DO THIS: From the listing that follows, extract every line and set it down unaltered.

MATERIAL:
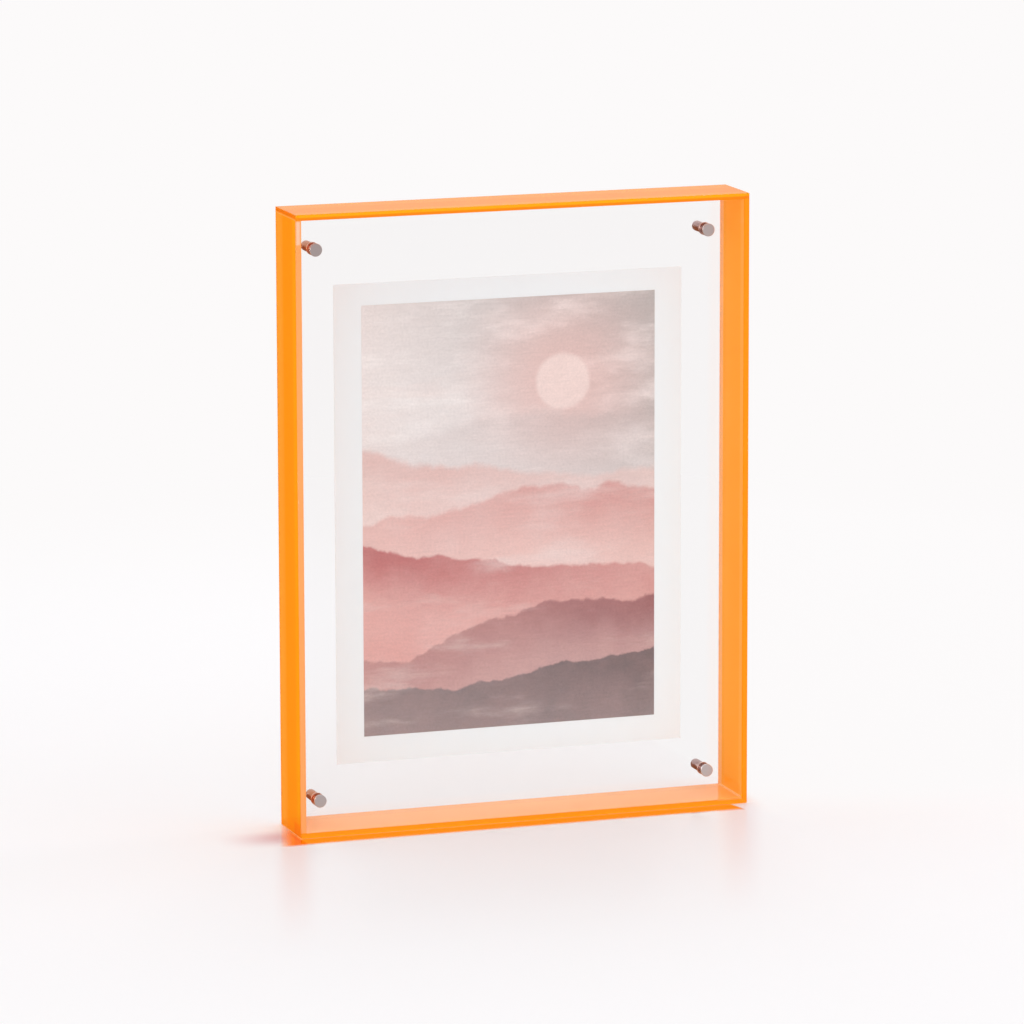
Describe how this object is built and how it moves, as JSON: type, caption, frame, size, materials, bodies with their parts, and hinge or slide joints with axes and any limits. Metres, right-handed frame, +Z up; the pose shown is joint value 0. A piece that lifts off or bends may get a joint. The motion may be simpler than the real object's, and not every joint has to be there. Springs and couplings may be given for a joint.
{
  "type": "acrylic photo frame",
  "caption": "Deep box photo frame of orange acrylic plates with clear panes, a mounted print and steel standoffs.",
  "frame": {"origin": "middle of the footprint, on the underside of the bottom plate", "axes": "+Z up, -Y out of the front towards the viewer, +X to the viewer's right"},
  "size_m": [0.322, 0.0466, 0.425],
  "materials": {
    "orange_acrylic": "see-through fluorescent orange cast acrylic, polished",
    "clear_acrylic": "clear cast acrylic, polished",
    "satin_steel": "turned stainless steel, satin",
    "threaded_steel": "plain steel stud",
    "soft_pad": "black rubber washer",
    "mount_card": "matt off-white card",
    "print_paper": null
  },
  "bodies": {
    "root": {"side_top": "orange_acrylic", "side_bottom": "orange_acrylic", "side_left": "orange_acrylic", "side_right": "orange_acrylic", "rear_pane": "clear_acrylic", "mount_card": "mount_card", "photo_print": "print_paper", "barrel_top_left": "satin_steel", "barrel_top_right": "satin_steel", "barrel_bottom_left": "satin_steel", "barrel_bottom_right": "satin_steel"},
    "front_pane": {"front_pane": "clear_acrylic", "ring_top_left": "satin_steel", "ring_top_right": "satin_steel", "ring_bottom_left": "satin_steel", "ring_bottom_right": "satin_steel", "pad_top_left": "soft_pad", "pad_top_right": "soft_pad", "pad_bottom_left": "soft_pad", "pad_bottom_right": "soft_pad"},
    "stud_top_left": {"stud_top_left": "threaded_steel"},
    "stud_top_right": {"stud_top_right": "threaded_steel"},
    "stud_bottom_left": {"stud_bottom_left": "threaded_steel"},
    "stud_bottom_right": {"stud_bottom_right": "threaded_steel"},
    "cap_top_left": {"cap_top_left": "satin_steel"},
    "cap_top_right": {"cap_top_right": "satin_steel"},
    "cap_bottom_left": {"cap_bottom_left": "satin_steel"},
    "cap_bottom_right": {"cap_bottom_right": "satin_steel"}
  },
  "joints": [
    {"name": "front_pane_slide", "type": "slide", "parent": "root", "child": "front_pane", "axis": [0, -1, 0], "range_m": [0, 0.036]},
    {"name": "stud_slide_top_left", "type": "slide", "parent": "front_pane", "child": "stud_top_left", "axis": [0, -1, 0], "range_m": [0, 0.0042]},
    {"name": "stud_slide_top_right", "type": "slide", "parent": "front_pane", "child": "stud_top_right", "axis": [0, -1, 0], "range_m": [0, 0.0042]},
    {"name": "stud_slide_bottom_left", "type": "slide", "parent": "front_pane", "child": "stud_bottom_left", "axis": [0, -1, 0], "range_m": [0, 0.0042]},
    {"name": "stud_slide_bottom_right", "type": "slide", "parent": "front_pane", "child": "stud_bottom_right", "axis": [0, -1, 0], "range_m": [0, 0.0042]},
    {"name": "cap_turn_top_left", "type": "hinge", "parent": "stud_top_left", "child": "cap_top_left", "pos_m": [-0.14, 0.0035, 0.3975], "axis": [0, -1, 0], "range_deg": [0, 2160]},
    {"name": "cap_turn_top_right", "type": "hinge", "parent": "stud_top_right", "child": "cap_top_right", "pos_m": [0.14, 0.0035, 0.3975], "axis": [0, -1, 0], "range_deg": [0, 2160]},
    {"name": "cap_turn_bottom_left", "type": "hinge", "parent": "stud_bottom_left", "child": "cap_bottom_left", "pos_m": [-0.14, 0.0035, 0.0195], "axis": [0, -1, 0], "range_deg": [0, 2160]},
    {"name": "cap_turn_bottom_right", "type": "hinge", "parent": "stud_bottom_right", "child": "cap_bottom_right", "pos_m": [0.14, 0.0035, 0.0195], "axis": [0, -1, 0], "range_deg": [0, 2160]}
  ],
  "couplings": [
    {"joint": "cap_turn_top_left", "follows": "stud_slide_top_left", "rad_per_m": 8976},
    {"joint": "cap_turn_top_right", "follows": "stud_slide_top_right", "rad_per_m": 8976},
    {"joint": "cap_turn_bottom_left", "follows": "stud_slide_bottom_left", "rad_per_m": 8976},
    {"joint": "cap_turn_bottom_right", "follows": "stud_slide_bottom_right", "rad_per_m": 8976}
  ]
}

ANSWER TO THIS PROBLEM:
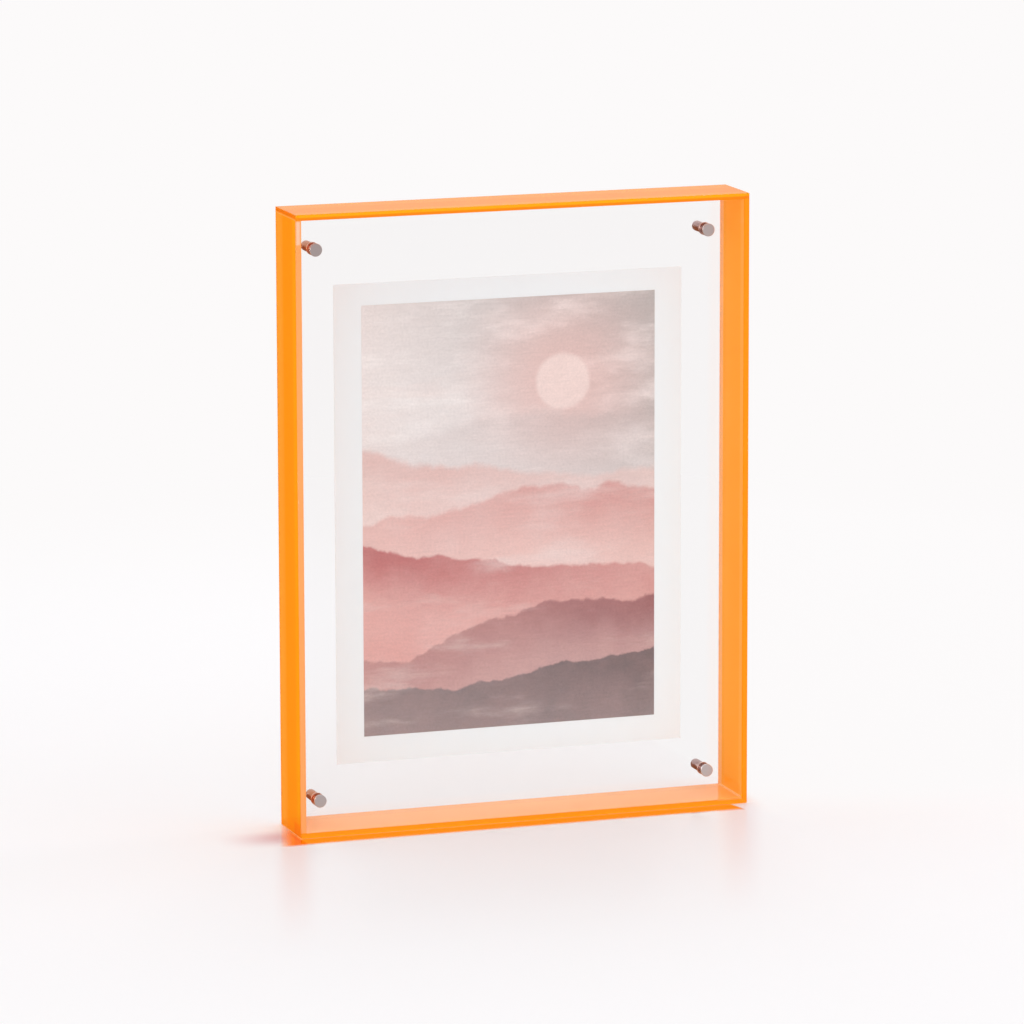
Describe how this object is built and how it moves, as JSON: type, caption, frame, size, materials, bodies with their parts, and hinge or slide joints with axes and any limits. Metres, right-handed frame, +Z up; the pose shown is joint value 0. A piece that lifts off or bends may get a joint. The motion may be simpler than the real object's, and not every joint has to be there. Springs and couplings may be given for a joint.
{
  "type": "acrylic photo frame",
  "caption": "Deep box photo frame of orange acrylic plates with clear panes, a mounted print and steel standoffs.",
  "frame": {"origin": "middle of the footprint, on the underside of the bottom plate", "axes": "+Z up, -Y out of the front towards the viewer, +X to the viewer's right"},
  "size_m": [0.322, 0.0466, 0.425],
  "materials": {
    "orange_acrylic": "see-through fluorescent orange cast acrylic, polished",
    "clear_acrylic": "clear cast acrylic, polished",
    "satin_steel": "turned stainless steel, satin",
    "threaded_steel": "plain steel stud",
    "soft_pad": "black rubber washer",
    "mount_card": "matt off-white card",
    "print_paper": null
  },
  "bodies": {
    "root": {"side_top": "orange_acrylic", "side_bottom": "orange_acrylic", "side_left": "orange_acrylic", "side_right": "orange_acrylic", "rear_pane": "clear_acrylic", "mount_card": "mount_card", "photo_print": "print_paper", "barrel_top_left": "satin_steel", "barrel_top_right": "satin_steel", "barrel_bottom_left": "satin_steel", "barrel_bottom_right": "satin_steel"},
    "front_pane": {"front_pane": "clear_acrylic", "ring_top_left": "satin_steel", "ring_top_right": "satin_steel", "ring_bottom_left": "satin_steel", "ring_bottom_right": "satin_steel", "pad_top_left": "soft_pad", "pad_top_right": "soft_pad", "pad_bottom_left": "soft_pad", "pad_bottom_right": "soft_pad"},
    "stud_top_left": {"stud_top_left": "threaded_steel"},
    "stud_top_right": {"stud_top_right": "threaded_steel"},
    "stud_bottom_left": {"stud_bottom_left": "threaded_steel"},
    "stud_bottom_right": {"stud_bottom_right": "threaded_steel"},
    "cap_top_left": {"cap_top_left": "satin_steel"},
    "cap_top_right": {"cap_top_right": "satin_steel"},
    "cap_bottom_left": {"cap_bottom_left": "satin_steel"},
    "cap_bottom_right": {"cap_bottom_right": "satin_steel"}
  },
  "joints": [
    {"name": "front_pane_slide", "type": "slide", "parent": "root", "child": "front_pane", "axis": [0, -1, 0], "range_m": [0, 0.036]},
    {"name": "stud_slide_top_left", "type": "slide", "parent": "front_pane", "child": "stud_top_left", "axis": [0, -1, 0], "range_m": [0, 0.0042]},
    {"name": "stud_slide_top_right", "type": "slide", "parent": "front_pane", "child": "stud_top_right", "axis": [0, -1, 0], "range_m": [0, 0.0042]},
    {"name": "stud_slide_bottom_left", "type": "slide", "parent": "front_pane", "child": "stud_bottom_left", "axis": [0, -1, 0], "range_m": [0, 0.0042]},
    {"name": "stud_slide_bottom_right", "type": "slide", "parent": "front_pane", "child": "stud_bottom_right", "axis": [0, -1, 0], "range_m": [0, 0.0042]},
    {"name": "cap_turn_top_left", "type": "hinge", "parent": "stud_top_left", "child": "cap_top_left", "pos_m": [-0.14, 0.0035, 0.3975], "axis": [0, -1, 0], "range_deg": [0, 2160]},
    {"name": "cap_turn_top_right", "type": "hinge", "parent": "stud_top_right", "child": "cap_top_right", "pos_m": [0.14, 0.0035, 0.3975], "axis": [0, -1, 0], "range_deg": [0, 2160]},
    {"name": "cap_turn_bottom_left", "type": "hinge", "parent": "stud_bottom_left", "child": "cap_bottom_left", "pos_m": [-0.14, 0.0035, 0.0195], "axis": [0, -1, 0], "range_deg": [0, 2160]},
    {"name": "cap_turn_bottom_right", "type": "hinge", "parent": "stud_bottom_right", "child": "cap_bottom_right", "pos_m": [0.14, 0.0035, 0.0195], "axis": [0, -1, 0], "range_deg": [0, 2160]}
  ],
  "couplings": [
    {"joint": "cap_turn_top_left", "follows": "stud_slide_top_left", "rad_per_m": 8976},
    {"joint": "cap_turn_top_right", "follows": "stud_slide_top_right", "rad_per_m": 8976},
    {"joint": "cap_turn_bottom_left", "follows": "stud_slide_bottom_left", "rad_per_m": 8976},
    {"joint": "cap_turn_bottom_right", "follows": "stud_slide_bottom_right", "rad_per_m": 8976}
  ]
}